Requirements >>
Print the data exactly as it is given, please.

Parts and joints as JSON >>
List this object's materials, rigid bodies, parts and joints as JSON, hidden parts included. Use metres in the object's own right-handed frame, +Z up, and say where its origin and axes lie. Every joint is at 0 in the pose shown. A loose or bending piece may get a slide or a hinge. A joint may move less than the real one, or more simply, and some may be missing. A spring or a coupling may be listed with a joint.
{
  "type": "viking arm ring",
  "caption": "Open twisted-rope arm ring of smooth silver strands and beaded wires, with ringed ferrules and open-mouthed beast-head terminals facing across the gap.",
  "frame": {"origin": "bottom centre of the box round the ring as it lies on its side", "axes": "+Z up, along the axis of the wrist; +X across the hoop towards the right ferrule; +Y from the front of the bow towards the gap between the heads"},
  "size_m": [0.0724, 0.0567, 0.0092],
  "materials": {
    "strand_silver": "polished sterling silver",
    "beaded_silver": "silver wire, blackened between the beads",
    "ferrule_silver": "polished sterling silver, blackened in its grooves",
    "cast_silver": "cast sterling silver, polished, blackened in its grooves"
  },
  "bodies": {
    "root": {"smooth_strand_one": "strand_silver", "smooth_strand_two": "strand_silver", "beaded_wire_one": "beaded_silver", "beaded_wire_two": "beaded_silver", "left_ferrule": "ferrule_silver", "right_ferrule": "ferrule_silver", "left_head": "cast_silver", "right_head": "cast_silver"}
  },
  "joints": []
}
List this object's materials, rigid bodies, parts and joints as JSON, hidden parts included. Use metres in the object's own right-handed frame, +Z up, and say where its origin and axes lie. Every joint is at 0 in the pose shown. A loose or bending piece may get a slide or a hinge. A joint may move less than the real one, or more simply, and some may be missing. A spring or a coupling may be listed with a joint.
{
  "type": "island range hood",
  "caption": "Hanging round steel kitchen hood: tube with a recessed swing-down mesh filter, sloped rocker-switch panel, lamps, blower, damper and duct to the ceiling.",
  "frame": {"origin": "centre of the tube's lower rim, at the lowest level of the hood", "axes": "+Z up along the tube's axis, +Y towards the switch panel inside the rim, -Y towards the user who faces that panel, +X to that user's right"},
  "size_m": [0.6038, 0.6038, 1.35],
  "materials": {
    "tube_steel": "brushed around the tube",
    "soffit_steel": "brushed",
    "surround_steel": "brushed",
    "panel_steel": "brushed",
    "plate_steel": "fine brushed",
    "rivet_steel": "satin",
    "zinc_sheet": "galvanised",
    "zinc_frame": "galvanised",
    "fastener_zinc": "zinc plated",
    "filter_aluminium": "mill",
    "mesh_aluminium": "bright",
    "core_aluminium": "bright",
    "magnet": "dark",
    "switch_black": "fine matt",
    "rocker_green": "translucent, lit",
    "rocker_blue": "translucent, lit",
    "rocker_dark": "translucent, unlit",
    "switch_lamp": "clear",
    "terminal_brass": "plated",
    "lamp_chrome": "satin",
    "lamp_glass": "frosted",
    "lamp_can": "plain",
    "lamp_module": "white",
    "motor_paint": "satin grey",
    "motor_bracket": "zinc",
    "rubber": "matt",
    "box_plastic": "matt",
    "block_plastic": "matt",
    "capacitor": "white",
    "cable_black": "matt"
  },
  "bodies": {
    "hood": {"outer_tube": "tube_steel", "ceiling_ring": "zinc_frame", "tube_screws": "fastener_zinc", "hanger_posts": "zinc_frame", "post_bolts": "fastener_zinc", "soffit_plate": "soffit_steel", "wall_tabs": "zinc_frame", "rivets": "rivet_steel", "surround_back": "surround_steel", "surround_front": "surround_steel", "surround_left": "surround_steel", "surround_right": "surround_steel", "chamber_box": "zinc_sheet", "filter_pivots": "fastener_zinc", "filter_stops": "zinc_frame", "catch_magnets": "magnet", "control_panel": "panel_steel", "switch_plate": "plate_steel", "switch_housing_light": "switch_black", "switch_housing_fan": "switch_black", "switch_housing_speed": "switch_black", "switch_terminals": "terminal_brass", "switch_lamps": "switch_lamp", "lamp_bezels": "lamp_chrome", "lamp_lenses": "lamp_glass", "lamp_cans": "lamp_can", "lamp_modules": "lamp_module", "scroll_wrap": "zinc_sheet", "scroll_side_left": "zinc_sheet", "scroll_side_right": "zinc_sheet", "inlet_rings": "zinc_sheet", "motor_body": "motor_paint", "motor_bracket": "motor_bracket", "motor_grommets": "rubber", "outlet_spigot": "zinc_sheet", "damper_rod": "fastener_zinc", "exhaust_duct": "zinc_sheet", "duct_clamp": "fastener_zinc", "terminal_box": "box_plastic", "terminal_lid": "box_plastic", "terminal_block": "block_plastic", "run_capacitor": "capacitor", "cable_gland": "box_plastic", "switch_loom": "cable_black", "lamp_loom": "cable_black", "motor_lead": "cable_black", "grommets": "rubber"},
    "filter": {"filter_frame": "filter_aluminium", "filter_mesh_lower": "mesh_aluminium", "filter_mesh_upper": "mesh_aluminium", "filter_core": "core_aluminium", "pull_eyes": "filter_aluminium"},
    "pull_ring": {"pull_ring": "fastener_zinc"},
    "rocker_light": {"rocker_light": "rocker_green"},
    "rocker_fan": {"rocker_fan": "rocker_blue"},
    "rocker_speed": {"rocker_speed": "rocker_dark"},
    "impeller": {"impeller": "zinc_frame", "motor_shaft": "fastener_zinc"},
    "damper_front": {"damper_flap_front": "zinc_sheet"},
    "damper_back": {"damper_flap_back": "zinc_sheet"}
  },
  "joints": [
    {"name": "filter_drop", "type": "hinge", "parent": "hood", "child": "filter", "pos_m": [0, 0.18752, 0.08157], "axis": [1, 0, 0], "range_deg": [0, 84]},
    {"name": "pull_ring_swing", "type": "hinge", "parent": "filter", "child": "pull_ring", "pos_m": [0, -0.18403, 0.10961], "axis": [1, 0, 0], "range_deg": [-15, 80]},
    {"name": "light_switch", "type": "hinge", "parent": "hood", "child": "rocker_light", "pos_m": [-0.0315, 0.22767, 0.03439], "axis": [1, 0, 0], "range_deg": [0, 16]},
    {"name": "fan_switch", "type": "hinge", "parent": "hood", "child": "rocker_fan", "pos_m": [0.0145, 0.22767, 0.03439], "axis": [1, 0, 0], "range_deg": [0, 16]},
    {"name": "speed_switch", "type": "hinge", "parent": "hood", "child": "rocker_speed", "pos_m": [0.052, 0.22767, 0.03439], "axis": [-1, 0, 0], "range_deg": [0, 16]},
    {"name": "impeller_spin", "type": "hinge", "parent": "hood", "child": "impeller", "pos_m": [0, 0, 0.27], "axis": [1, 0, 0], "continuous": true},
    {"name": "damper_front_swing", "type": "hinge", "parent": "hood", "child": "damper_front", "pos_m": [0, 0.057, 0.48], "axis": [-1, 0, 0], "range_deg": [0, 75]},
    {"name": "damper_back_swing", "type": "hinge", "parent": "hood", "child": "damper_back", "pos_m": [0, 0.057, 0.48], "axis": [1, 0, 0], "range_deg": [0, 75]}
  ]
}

Solution to this exercise >>
List this object's materials, rigid bodies, parts and joints as JSON, hidden parts included. Use metres in the object's own right-handed frame, +Z up, and say where its origin and axes lie. Every joint is at 0 in the pose shown. A loose or bending piece may get a slide or a hinge. A joint may move less than the real one, or more simply, and some may be missing. A spring or a coupling may be listed with a joint.
{
  "type": "viking arm ring",
  "caption": "Open twisted-rope arm ring of smooth silver strands and beaded wires, with ringed ferrules and open-mouthed beast-head terminals facing across the gap.",
  "frame": {"origin": "bottom centre of the box round the ring as it lies on its side", "axes": "+Z up, along the axis of the wrist; +X across the hoop towards the right ferrule; +Y from the front of the bow towards the gap between the heads"},
  "size_m": [0.0724, 0.0567, 0.0092],
  "materials": {
    "strand_silver": "polished sterling silver",
    "beaded_silver": "silver wire, blackened between the beads",
    "ferrule_silver": "polished sterling silver, blackened in its grooves",
    "cast_silver": "cast sterling silver, polished, blackened in its grooves"
  },
  "bodies": {
    "root": {"smooth_strand_one": "strand_silver", "smooth_strand_two": "strand_silver", "beaded_wire_one": "beaded_silver", "beaded_wire_two": "beaded_silver", "left_ferrule": "ferrule_silver", "right_ferrule": "ferrule_silver", "left_head": "cast_silver", "right_head": "cast_silver"}
  },
  "joints": []
}
List this object's materials, rigid bodies, parts and joints as JSON, hidden parts included. Use metres in the object's own right-handed frame, +Z up, and say where its origin and axes lie. Every joint is at 0 in the pose shown. A loose or bending piece may get a slide or a hinge. A joint may move less than the real one, or more simply, and some may be missing. A spring or a coupling may be listed with a joint.
{
  "type": "island range hood",
  "caption": "Hanging round steel kitchen hood: tube with a recessed swing-down mesh filter, sloped rocker-switch panel, lamps, blower, damper and duct to the ceiling.",
  "frame": {"origin": "centre of the tube's lower rim, at the lowest level of the hood", "axes": "+Z up along the tube's axis, +Y towards the switch panel inside the rim, -Y towards the user who faces that panel, +X to that user's right"},
  "size_m": [0.6038, 0.6038, 1.35],
  "materials": {
    "tube_steel": "brushed around the tube",
    "soffit_steel": "brushed",
    "surround_steel": "brushed",
    "panel_steel": "brushed",
    "plate_steel": "fine brushed",
    "rivet_steel": "satin",
    "zinc_sheet": "galvanised",
    "zinc_frame": "galvanised",
    "fastener_zinc": "zinc plated",
    "filter_aluminium": "mill",
    "mesh_aluminium": "bright",
    "core_aluminium": "bright",
    "magnet": "dark",
    "switch_black": "fine matt",
    "rocker_green": "translucent, lit",
    "rocker_blue": "translucent, lit",
    "rocker_dark": "translucent, unlit",
    "switch_lamp": "clear",
    "terminal_brass": "plated",
    "lamp_chrome": "satin",
    "lamp_glass": "frosted",
    "lamp_can": "plain",
    "lamp_module": "white",
    "motor_paint": "satin grey",
    "motor_bracket": "zinc",
    "rubber": "matt",
    "box_plastic": "matt",
    "block_plastic": "matt",
    "capacitor": "white",
    "cable_black": "matt"
  },
  "bodies": {
    "hood": {"outer_tube": "tube_steel", "ceiling_ring": "zinc_frame", "tube_screws": "fastener_zinc", "hanger_posts": "zinc_frame", "post_bolts": "fastener_zinc", "soffit_plate": "soffit_steel", "wall_tabs": "zinc_frame", "rivets": "rivet_steel", "surround_back": "surround_steel", "surround_front": "surround_steel", "surround_left": "surround_steel", "surround_right": "surround_steel", "chamber_box": "zinc_sheet", "filter_pivots": "fastener_zinc", "filter_stops": "zinc_frame", "catch_magnets": "magnet", "control_panel": "panel_steel", "switch_plate": "plate_steel", "switch_housing_light": "switch_black", "switch_housing_fan": "switch_black", "switch_housing_speed": "switch_black", "switch_terminals": "terminal_brass", "switch_lamps": "switch_lamp", "lamp_bezels": "lamp_chrome", "lamp_lenses": "lamp_glass", "lamp_cans": "lamp_can", "lamp_modules": "lamp_module", "scroll_wrap": "zinc_sheet", "scroll_side_left": "zinc_sheet", "scroll_side_right": "zinc_sheet", "inlet_rings": "zinc_sheet", "motor_body": "motor_paint", "motor_bracket": "motor_bracket", "motor_grommets": "rubber", "outlet_spigot": "zinc_sheet", "damper_rod": "fastener_zinc", "exhaust_duct": "zinc_sheet", "duct_clamp": "fastener_zinc", "terminal_box": "box_plastic", "terminal_lid": "box_plastic", "terminal_block": "block_plastic", "run_capacitor": "capacitor", "cable_gland": "box_plastic", "switch_loom": "cable_black", "lamp_loom": "cable_black", "motor_lead": "cable_black", "grommets": "rubber"},
    "filter": {"filter_frame": "filter_aluminium", "filter_mesh_lower": "mesh_aluminium", "filter_mesh_upper": "mesh_aluminium", "filter_core": "core_aluminium", "pull_eyes": "filter_aluminium"},
    "pull_ring": {"pull_ring": "fastener_zinc"},
    "rocker_light": {"rocker_light": "rocker_green"},
    "rocker_fan": {"rocker_fan": "rocker_blue"},
    "rocker_speed": {"rocker_speed": "rocker_dark"},
    "impeller": {"impeller": "zinc_frame", "motor_shaft": "fastener_zinc"},
    "damper_front": {"damper_flap_front": "zinc_sheet"},
    "damper_back": {"damper_flap_back": "zinc_sheet"}
  },
  "joints": [
    {"name": "filter_drop", "type": "hinge", "parent": "hood", "child": "filter", "pos_m": [0, 0.18752, 0.08157], "axis": [1, 0, 0], "range_deg": [0, 84]},
    {"name": "pull_ring_swing", "type": "hinge", "parent": "filter", "child": "pull_ring", "pos_m": [0, -0.18403, 0.10961], "axis": [1, 0, 0], "range_deg": [-15, 80]},
    {"name": "light_switch", "type": "hinge", "parent": "hood", "child": "rocker_light", "pos_m": [-0.0315, 0.22767, 0.03439], "axis": [1, 0, 0], "range_deg": [0, 16]},
    {"name": "fan_switch", "type": "hinge", "parent": "hood", "child": "rocker_fan", "pos_m": [0.0145, 0.22767, 0.03439], "axis": [1, 0, 0], "range_deg": [0, 16]},
    {"name": "speed_switch", "type": "hinge", "parent": "hood", "child": "rocker_speed", "pos_m": [0.052, 0.22767, 0.03439], "axis": [-1, 0, 0], "range_deg": [0, 16]},
    {"name": "impeller_spin", "type": "hinge", "parent": "hood", "child": "impeller", "pos_m": [0, 0, 0.27], "axis": [1, 0, 0], "continuous": true},
    {"name": "damper_front_swing", "type": "hinge", "parent": "hood", "child": "damper_front", "pos_m": [0, 0.057, 0.48], "axis": [-1, 0, 0], "range_deg": [0, 75]},
    {"name": "damper_back_swing", "type": "hinge", "parent": "hood", "child": "damper_back", "pos_m": [0, 0.057, 0.48], "axis": [1, 0, 0], "range_deg": [0, 75]}
  ]
}